**** Input records

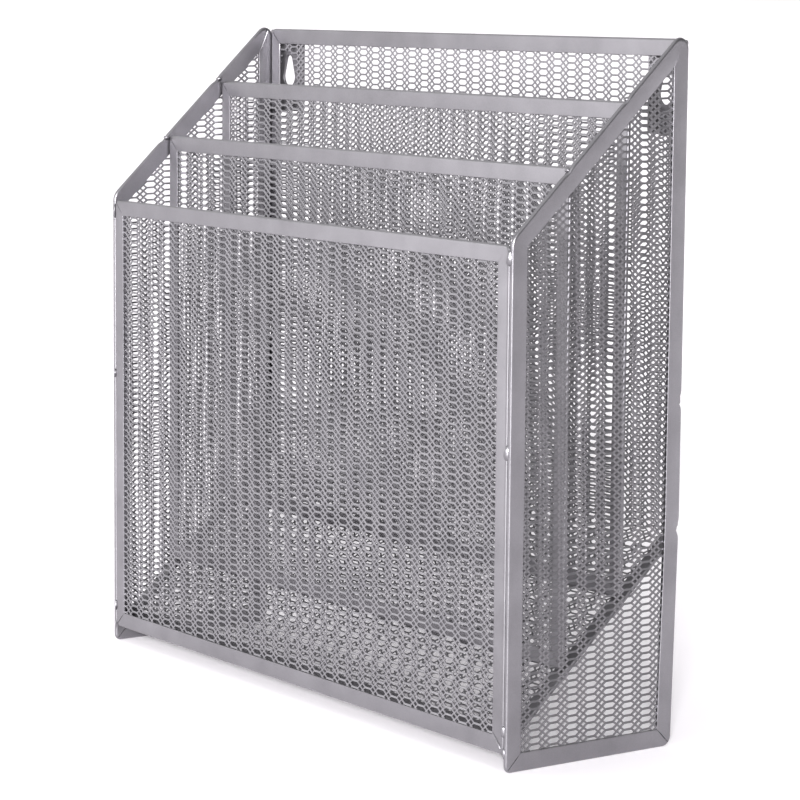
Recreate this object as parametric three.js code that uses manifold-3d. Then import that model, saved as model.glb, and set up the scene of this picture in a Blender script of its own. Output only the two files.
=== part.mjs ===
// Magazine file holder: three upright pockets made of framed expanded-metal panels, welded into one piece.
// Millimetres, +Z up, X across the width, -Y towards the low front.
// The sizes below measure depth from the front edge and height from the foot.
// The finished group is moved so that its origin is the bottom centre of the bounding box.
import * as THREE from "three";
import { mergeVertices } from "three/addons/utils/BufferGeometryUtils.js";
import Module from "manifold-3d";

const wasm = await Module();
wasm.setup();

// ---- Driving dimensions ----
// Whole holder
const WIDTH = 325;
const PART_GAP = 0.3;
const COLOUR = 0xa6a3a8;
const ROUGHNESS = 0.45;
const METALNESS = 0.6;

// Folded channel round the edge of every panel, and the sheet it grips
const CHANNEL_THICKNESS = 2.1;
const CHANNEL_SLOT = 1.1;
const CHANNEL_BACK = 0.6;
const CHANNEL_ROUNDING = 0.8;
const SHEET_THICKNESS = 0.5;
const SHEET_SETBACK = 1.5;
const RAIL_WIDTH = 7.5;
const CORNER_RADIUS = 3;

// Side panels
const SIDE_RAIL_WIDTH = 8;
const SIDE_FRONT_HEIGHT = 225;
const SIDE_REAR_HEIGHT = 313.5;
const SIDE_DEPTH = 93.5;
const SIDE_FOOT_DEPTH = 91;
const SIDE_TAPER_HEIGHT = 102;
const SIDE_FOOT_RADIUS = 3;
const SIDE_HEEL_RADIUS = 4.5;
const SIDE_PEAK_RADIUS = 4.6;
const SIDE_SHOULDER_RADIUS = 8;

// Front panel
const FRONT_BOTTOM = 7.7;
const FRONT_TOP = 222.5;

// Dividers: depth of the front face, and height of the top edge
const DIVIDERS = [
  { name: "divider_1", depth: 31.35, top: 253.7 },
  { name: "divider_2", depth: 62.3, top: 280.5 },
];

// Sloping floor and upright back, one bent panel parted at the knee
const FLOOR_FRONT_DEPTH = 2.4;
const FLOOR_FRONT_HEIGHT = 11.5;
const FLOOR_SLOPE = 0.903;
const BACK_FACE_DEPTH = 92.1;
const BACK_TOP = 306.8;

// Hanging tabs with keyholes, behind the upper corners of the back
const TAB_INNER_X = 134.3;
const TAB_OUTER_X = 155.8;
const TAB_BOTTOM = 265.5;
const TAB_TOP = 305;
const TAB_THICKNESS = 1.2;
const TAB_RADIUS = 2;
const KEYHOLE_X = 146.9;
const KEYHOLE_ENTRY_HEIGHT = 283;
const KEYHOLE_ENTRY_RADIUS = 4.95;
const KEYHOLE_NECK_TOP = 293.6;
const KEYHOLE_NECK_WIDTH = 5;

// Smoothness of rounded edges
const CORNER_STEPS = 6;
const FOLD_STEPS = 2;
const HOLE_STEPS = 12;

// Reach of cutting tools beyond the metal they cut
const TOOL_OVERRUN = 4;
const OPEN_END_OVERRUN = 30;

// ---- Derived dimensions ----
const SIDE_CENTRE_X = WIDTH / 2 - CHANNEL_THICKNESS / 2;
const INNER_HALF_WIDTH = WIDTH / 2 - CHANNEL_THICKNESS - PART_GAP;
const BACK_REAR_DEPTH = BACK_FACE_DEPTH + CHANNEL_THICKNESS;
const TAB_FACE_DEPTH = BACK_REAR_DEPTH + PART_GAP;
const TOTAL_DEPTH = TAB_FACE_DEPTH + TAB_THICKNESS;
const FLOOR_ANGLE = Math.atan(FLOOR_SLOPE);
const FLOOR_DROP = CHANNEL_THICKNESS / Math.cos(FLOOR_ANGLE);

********
**** Input records

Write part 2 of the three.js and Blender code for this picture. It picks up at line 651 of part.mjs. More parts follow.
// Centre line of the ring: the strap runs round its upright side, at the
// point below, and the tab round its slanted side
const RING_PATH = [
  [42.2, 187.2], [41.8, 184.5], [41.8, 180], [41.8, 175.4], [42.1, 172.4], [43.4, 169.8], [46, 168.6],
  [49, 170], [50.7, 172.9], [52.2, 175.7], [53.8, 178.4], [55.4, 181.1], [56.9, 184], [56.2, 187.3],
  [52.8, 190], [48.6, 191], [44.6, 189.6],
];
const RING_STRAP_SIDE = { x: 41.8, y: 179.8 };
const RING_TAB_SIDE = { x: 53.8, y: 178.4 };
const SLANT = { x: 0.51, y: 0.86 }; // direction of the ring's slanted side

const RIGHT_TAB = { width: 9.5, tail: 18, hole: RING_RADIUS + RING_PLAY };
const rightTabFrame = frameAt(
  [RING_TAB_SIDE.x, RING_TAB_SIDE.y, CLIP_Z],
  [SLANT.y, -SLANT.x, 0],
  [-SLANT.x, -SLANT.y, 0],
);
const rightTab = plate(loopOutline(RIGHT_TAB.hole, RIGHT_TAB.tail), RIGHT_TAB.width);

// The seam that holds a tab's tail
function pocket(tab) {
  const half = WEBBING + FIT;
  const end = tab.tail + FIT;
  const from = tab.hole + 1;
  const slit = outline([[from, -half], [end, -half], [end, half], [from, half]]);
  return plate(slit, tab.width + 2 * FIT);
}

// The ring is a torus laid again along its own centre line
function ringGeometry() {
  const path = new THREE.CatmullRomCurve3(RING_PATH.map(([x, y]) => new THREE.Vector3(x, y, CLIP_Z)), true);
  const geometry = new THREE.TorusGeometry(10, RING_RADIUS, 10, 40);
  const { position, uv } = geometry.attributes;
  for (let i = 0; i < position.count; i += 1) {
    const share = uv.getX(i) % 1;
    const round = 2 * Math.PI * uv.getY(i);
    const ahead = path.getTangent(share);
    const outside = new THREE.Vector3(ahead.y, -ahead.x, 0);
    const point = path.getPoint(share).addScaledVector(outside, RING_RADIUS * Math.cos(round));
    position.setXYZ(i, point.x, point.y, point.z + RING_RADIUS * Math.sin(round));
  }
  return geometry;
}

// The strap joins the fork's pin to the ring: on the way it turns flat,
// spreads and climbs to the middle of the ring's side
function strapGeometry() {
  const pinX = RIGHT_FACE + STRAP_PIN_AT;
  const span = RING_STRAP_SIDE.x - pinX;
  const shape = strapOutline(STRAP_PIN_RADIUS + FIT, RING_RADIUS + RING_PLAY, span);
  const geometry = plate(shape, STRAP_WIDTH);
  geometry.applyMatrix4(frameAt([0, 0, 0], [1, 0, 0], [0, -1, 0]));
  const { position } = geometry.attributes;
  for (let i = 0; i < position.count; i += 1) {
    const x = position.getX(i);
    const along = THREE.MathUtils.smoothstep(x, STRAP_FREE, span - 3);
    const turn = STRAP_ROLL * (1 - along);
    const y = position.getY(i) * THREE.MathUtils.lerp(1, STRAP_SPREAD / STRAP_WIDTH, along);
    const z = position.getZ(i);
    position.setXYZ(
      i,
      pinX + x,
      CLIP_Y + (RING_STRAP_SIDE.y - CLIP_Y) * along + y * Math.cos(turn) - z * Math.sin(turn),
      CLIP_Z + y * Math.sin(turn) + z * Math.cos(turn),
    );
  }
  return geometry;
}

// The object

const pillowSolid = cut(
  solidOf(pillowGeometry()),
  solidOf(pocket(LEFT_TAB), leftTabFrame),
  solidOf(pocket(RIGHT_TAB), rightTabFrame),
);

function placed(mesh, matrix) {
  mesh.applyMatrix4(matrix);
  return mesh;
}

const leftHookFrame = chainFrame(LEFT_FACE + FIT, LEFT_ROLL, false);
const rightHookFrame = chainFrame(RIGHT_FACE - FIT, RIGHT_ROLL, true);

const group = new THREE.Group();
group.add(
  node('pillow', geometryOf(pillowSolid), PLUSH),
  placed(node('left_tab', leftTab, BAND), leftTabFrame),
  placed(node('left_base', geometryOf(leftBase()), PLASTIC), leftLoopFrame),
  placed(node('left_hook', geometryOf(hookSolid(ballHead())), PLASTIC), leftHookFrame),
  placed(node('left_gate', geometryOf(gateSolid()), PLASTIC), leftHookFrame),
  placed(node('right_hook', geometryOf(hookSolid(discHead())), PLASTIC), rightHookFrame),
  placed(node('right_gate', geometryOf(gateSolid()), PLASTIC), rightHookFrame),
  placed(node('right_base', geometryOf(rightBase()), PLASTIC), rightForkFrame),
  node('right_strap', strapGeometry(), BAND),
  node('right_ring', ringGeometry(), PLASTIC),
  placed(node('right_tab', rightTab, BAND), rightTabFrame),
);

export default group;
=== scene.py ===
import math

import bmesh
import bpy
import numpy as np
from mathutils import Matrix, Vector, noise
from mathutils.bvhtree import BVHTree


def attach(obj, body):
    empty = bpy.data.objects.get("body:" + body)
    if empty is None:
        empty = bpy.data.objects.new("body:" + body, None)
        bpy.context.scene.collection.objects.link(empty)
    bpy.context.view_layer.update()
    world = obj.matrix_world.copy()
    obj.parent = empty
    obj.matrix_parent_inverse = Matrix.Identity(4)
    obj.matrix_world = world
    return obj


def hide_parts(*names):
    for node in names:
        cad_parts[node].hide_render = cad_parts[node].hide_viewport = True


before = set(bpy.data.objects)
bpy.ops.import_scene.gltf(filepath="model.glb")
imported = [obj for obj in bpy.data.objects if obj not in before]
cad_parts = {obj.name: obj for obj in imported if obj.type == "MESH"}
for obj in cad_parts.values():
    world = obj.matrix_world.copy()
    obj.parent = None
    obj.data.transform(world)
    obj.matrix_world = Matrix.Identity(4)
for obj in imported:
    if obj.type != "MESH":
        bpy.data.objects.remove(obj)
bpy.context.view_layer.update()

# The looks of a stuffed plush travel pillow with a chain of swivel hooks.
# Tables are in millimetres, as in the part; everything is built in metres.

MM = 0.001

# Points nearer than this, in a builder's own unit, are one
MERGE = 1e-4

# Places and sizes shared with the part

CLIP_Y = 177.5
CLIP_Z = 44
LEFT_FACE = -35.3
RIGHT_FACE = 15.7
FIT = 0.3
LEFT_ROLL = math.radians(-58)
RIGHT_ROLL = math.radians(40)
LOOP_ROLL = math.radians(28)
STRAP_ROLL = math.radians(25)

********
**** Input records

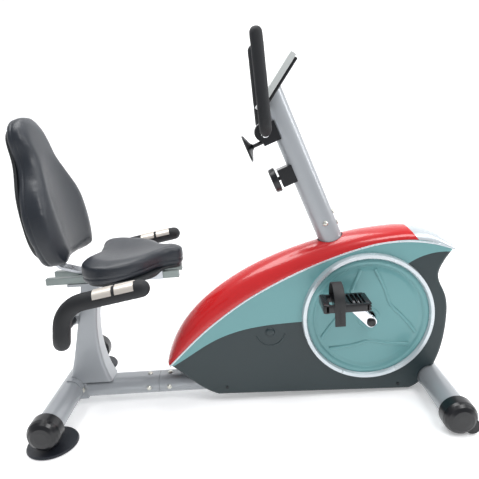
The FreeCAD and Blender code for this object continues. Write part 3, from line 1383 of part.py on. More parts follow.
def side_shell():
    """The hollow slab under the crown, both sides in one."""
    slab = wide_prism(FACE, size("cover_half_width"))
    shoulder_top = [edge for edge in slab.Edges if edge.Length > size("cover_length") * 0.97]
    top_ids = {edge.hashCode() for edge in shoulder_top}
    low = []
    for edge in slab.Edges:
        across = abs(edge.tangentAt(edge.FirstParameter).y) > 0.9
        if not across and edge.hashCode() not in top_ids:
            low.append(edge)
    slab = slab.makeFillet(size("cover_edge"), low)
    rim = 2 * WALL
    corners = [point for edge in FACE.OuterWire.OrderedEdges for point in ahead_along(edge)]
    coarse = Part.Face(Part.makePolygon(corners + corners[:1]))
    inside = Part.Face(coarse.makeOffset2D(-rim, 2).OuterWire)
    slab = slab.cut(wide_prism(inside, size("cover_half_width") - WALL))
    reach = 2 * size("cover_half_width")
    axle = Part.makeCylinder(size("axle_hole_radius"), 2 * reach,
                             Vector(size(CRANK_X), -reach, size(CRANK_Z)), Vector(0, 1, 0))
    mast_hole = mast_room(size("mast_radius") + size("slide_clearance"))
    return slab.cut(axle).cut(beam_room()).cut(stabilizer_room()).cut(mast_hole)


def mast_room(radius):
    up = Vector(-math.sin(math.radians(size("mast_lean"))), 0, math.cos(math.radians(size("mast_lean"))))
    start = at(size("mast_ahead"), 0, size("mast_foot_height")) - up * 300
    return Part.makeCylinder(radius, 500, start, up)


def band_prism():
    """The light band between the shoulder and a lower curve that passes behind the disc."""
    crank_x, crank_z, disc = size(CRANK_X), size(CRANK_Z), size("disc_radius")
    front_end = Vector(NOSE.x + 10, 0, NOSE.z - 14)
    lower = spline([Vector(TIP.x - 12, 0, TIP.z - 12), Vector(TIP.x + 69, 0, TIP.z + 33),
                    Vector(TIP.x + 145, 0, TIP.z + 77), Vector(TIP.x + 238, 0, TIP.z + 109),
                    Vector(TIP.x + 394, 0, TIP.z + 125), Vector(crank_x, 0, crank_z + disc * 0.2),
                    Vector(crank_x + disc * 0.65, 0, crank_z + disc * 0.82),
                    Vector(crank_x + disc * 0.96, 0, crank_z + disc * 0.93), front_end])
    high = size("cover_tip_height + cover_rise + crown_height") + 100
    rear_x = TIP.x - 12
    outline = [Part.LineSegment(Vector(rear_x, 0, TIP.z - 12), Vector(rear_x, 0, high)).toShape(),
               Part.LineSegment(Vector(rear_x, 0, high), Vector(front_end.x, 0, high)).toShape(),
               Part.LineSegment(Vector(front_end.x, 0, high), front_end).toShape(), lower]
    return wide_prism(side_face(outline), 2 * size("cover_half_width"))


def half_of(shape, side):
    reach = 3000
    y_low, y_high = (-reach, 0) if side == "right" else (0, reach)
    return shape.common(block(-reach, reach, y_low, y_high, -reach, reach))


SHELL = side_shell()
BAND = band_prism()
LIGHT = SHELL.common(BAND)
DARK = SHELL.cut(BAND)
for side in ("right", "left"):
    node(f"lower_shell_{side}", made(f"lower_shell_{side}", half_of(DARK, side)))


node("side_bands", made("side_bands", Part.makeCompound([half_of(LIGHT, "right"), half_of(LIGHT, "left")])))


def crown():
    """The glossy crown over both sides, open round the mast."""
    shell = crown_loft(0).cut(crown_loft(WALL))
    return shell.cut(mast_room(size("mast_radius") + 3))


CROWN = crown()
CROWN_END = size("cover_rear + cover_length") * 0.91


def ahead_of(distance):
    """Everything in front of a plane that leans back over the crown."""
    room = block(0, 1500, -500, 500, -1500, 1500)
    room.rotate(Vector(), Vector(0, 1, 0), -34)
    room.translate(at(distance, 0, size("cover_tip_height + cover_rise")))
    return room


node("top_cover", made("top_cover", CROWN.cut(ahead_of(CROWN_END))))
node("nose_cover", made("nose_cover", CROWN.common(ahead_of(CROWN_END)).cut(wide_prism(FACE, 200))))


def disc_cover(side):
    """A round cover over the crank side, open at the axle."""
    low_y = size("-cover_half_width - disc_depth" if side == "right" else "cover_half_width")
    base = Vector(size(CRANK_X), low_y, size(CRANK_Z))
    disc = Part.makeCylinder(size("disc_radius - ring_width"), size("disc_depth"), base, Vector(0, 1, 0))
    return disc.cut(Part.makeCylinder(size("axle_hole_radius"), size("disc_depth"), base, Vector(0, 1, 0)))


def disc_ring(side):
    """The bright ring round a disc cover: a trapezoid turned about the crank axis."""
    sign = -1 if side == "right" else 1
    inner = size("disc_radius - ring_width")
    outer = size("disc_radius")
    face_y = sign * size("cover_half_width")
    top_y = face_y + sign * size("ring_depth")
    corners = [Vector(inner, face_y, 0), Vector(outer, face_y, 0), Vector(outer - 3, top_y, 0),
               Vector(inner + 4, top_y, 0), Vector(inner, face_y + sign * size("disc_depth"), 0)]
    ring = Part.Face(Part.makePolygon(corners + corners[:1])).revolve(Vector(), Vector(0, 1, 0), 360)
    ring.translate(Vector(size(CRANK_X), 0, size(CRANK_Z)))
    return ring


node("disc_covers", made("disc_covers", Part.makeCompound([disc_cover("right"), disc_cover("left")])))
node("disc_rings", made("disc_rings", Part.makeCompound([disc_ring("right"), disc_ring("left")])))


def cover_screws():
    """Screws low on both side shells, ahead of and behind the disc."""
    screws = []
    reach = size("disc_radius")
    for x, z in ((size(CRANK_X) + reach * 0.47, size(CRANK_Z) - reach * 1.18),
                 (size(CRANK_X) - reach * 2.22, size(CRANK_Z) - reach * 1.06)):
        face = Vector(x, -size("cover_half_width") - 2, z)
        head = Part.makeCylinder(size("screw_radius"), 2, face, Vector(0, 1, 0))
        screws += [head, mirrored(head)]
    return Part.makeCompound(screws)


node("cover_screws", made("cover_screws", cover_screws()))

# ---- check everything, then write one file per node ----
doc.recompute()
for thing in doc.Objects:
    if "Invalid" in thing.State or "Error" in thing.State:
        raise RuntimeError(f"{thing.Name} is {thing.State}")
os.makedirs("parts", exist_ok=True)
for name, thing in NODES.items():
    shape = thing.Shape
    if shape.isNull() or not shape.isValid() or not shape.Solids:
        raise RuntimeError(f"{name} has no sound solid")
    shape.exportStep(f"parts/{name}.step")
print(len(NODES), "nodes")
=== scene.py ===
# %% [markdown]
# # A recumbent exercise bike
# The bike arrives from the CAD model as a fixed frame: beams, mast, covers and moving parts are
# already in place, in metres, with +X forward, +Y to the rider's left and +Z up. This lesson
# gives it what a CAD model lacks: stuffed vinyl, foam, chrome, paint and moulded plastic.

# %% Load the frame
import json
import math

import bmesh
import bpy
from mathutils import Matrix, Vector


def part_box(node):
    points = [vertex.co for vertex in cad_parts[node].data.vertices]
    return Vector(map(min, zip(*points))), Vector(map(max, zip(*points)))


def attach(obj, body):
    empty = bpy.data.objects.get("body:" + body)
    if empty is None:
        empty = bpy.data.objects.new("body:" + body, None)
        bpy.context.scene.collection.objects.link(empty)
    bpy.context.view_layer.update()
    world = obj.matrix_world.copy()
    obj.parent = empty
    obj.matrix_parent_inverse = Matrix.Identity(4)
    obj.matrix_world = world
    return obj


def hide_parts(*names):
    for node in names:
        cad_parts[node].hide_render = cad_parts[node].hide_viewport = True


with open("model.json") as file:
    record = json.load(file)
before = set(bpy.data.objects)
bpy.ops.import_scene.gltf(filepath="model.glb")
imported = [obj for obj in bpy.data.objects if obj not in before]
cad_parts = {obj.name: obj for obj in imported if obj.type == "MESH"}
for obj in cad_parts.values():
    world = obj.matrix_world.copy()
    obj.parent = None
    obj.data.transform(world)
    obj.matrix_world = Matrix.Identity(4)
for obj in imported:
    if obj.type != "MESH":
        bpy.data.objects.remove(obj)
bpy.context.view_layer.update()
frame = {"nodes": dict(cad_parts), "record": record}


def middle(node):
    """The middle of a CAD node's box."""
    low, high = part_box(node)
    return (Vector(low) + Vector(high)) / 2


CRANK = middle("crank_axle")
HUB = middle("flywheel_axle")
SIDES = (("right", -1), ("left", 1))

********

Aim
Give again only the lines from the one bearing "Recreate this object" through the one bearing "const CORNER_RADIUS = 3;", exactly as they stand.

Result
Recreate this object as parametric three.js code that uses manifold-3d. Then import that model, saved as model.glb, and set up the scene of this picture in a Blender script of its own. Output only the two files.
=== part.mjs ===
// Magazine file holder: three upright pockets made of framed expanded-metal panels, welded into one piece.
// Millimetres, +Z up, X across the width, -Y towards the low front.
// The sizes below measure depth from the front edge and height from the foot.
// The finished group is moved so that its origin is the bottom centre of the bounding box.
import * as THREE from "three";
import { mergeVertices } from "three/addons/utils/BufferGeometryUtils.js";
import Module from "manifold-3d";

const wasm = await Module();
wasm.setup();

// ---- Driving dimensions ----
// Whole holder
const WIDTH = 325;
const PART_GAP = 0.3;
const COLOUR = 0xa6a3a8;
const ROUGHNESS = 0.45;
const METALNESS = 0.6;

// Folded channel round the edge of every panel, and the sheet it grips
const CHANNEL_THICKNESS = 2.1;
const CHANNEL_SLOT = 1.1;
const CHANNEL_BACK = 0.6;
const CHANNEL_ROUNDING = 0.8;
const SHEET_THICKNESS = 0.5;
const SHEET_SETBACK = 1.5;
const RAIL_WIDTH = 7.5;
const CORNER_RADIUS = 3;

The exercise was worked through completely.